Initial radiocarbon dating of the plant remains from Ñanchoc was based on wood charcoal buried at the sites, but the results varied widely and were considered unreliable. More recent radiocarbon dating, with a technique called accelerator mass spectrometry, relied on measurements from undisturbed buried charcoal and an analysis of the actual plant remains.

The distribution of building structures, canals and furrowed fields, Dr. Dillehey said, indicated that the Andean culture was moving beyond cultivation limited to individual households toward an organized agricultural society.

Botanists studying the squash, peanut and cotton remains determined that the specific strains did not grow naturally in the Ñanchoc area.
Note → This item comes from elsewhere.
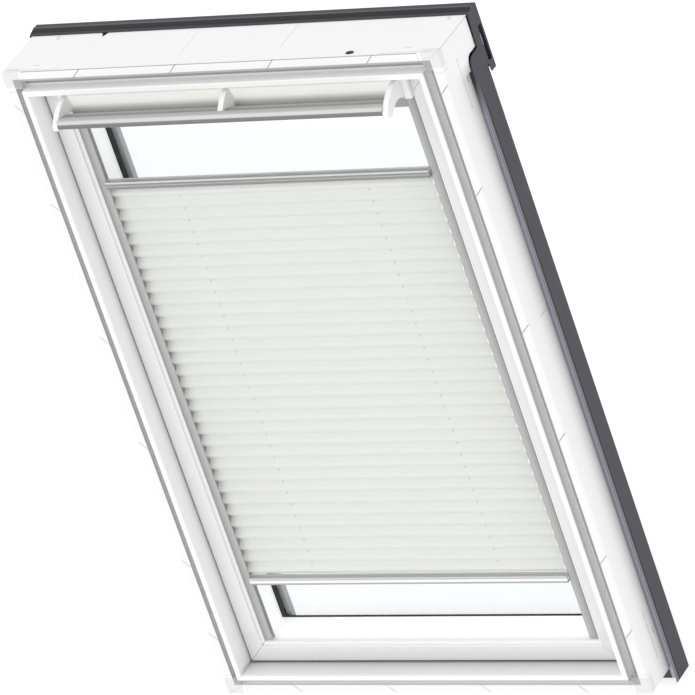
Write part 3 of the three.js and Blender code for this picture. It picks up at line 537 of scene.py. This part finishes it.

The peanut, in particular, was thought to be better suited to cultivation in tropical forests and savannas elsewhere in South America. The wild ancestor of squash has yet to be identified, though lowlands in Colombia are thought to be a likely source.

So if the new research shows that the “horticultural economies in parts of the Andes took root by about 10,000 years ago,” Dr. Dillehey’s team said, it remains to be seen when and where the domestication of squash, peanuts and cotton took place.